LiveArt Market Monitor's report Warhol's Marilyn and the Art Market is available as a pdf here to download and share.
Andy Warhol was, until recently, the driving force in the contemporary art market. In 2007, Warhol’s annual auction sales first peaked at $434 million. That same year, according to Clare McAndrew’s annual report, the broader art market peaked at $65.9 billion. Seven years later, the Warhol market reached a new high of $603 million and the entire art market was $68.2 billion.
At the height of Warhol’s sales in 2014, the market for Contemporary art peaked at nearly $8 billion. By contrast, the markets for Modern, Impressionist and Old Masters artworks all reached an apex three years earlier. In 2015, the global art market was diminished but only to 2007 levels. Warhol and the art market both still had a strong year in 2015.

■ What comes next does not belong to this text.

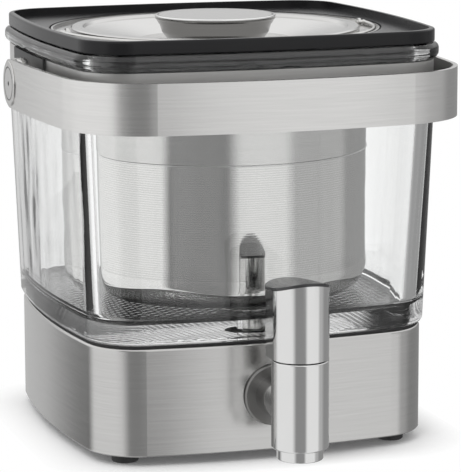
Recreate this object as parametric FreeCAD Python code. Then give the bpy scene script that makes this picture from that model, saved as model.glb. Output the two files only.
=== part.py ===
import FreeCAD, Part
import math
import os

V = FreeCAD.Vector
os.makedirs("parts", exist_ok=True)

# Everything is in millimetres. The jar's own axis stands on x = 0, y = 0 while the
# pieces are drawn; save() then moves them all back so the whole bounding box is centred.

# square plan outline: gently bowed sides and round corners
base_half = 73.5
base_corner = 22.4
base_bow_r = 356.0
jar_corner = 20.5
jar_bow_r = 500.0

# heights from the table up
foot_h = 6.2
base_z0 = 4.2
base_z1 = 47.5
floor_plate_t = 2.0
seat_t = 0.8
seat_inset = 0.9
seat_w = 2.4
glass_z0 = base_z1 + seat_t
glass_floor_z = 55.8
shoulder_z = 133.0
bead_z0 = 155.5
bead_z1 = 162.0

# base sheet and what is screwed under it
base_wall = 1.2
plate_gap = 0.2
deck_hole_r = 11.5
post_r = 4.5
post_at_x = 58.0
post_at_y = 30.0
screw_r = 1.5
screw_head_r = 3.2
screw_head_h = 1.5
foot_r = 5.4
foot_at = 56.0
foot_plug_r = 2.6
foot_barb_r = 3.4
foot_barb_h = 1.6
rib_t = 1.6
rib_h = 4.0

# glass jar
glass_half_low = 74.5
glass_half_high = 76.3
glass_wall_low = 7.5
mouth_half = 70.0
mouth_corner = 15.0
neck_half = 75.1
bead_half = 78.1
drain_y = -36.0
drain_r = 7.0
drain_recess_r = 13.0
drain_recess_h = 1.6

# steel collar round the neck, with its side plates and pivots
collar_t = 1.0
collar_gap = 0.05
collar_z0 = 133.4
collar_z1 = 155.2
side_plate_t = 1.2
side_plate_y0 = -16.0
side_plate_y1 = 36.0
pivot_y = 9.0
pivot_z = 143.4
boss_r = 10.3
pin_r = 4.0
pin_gap = 0.06
washer_t = 0.6
washer_gap = 0.1

# carry handle
band_half = 84.7
band_front = 94.9
band_corner = 34.7
band_front_bow_r = 320.0
band_side_bow_r = 600.0
band_t = 1.8
band_h = 19.8
cap_r = 9.1
cap_t = 0.5
stop_l = 5.0
stop_h = 4.0
stop_reach = 13.0

# jar lid
lid_half = 76.2
lid_corner = 19.5
lid_bow_r = 520.0
lid_z0 = 162.3
lid_deck_z = 164.7
lid_rim_z = 167.6
lid_rim_w = 2.2
lid_hole_r = 68.0
ledge_r = 62.0
ledge_z0 = 160.3
ledge_z1 = 162.4
skirt_z0 = 151.5
skirt_gap = 0.7
skirt_t = 2.0
gasket_z0 = 154.0
gasket_z1 = 157.0
gasket_depth = 1.0
gasket_gap = 0.1

# steeper
flange_r = 67.3
flange_t = 1.0
flange_lip_h = 1.1
lip_r = 57.4
tube_r = 61.2
tube_t = 0.7
fill_line_z = 116.0
cup_z0 = 57.8
cup_top_z = 70.0
cup_edge_r = 10.0
lap_t = 0.5
lap_h = 4.0
screen_t = 0.5
screen_inset = 0.2
lap_gap = 0.03
bail_r = 65.0
bail_lift = 0.15
wire_r = 0.8
bend_r = 0.95
ear_x = 62.3
ear_t = 1.1
ear_w = 3.2

# steeper lid and knob
slid_r = 59.1
slid_t = 0.8
slid_z = 165.2
slid_step_r = 55.0
slid_step_h = 1.1
slid_dish_r = 32.0
slid_dish_z = 159.6
slid_skirt_r = 57.0
slid_skirt_z = 158.6
knob_r = 24.7
knob_foot_r = 20.0
knob_z = 169.8
knob_edge_h = 2.0
knob_step_r = 23.0
knob_step_h = 1.9
knob_step_t = 0.3
knob_swell = 0.5
knob_cap_r = 23.4
knob_cap_t = 0.5
knob_screw_r = 2.5
knob_screw_head_r = 5.0

# tap, standing in front of the base
tap_y = -104.6
tap_r = 11.1
tap_z0 = 12.8
tap_z1 = 47.3
neck_z = 26.5
neck_r = 8.0
neck_bore_r = 3.6
neck_thread_r = 7.0
neck_end_y = -56.0
tap_bore_r = 6.4
tap_bore_z = 43.6
seat_r = 8.2
seat_z1 = 20.4
seat_hole_r = 3.4
nozzle_r = 9.0
nozzle_z0 = 8.4
nozzle_bore_r = 5.6
flange_disc_r = 12.2
flange_disc_t = 1.6
nut_af = 22.0
nut_t = 5.0
gasket_t = 1.2

# tap lever and the valve it lifts
lever_gap = 0.5
lever_back = 7.4
lever_h = 29.6
lever_wall = 1.6
lever_arch_r = 34.0
lever_arch_tilt = 5.7
lever_heel_r = 8.0
lug_half = 3.0
lug_r = 3.7
lug_gap = 0.4
lever_pin_r = 1.5
stem_r = 2.0
stem_gap = 0.05
stem_z1 = 57.6
head_r = 3.8
head_h = 1.6
fork_gap = 0.35
fork_t = 2.0
slot_reach = 1.4
plug_r = 5.2
plug_h = 2.6
plug_gap = 0.1
coil_r = 4.3
coil_wire_r = 0.45
coil_turns = 5

# hose from the jar's drain to the tap
hose_r = 7.0
hose_bore_r = 5.0
hose_bend_r = 8.0
spigot_r = 5.0
spigot_bore_r = 3.6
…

From 2016 to 2020, there was a significant re-alignment. Warhol’s artwork played a lesser role in a lesser market. Overall, this was a good thing. Demand for art is driven by social and cultural factors. A healthy art market can replace demand for Warhol with demand for works by eight-figure names like Twombly, Basquiat, Rothko, Koons or Richter. Markets with greater diversity are healthier; they have more potential for dynamic rotation.
A survey of the Warhol market over the last 33 years shows its own rotation. The 40-inch Marilyns have consistently set record prices for Warhol. The late 90s/early 2000s market favored the large flower paintings. Death and Disaster works dominated records in the 2007 to 2013 period. Starting in the same period but extending through the Warhol drought of 2016 to 2020, Elvis paintings have played a recurring role providing value and dollar volume.
The Warhol market has rebounded substantially in 2021 led by strong sales of the Warhols in the Macklowe collection. But the key question remains: what caused the fallow period of sales from 2016-2020.
One important but undiscussed aspect of the Warhol market is supply. During the earliest phase of the Contemporary art boom, the Warhol foundation was still selling art work, the Mugrabi family, Gagosian Gallery, Peter Brant and other market participants all had supply and acted as buyers of last resort.
Three factors—continuing high average prices, declining volume of lots, and very strong prices in the market for Warhol prints—all suggest the constraints on the Warhol market come from the supply side. Simply put, few Warhol owners want to sell. One reason may be that prices have not moved up enough in the last six years. That brings us back to Shot Sage Blue Marilyn and its potential effect on overall pricing in the Warhol market. Will a new record price paid in public unleash supply as current owners relinquish their works for much higher prices than were paid in the last two decades?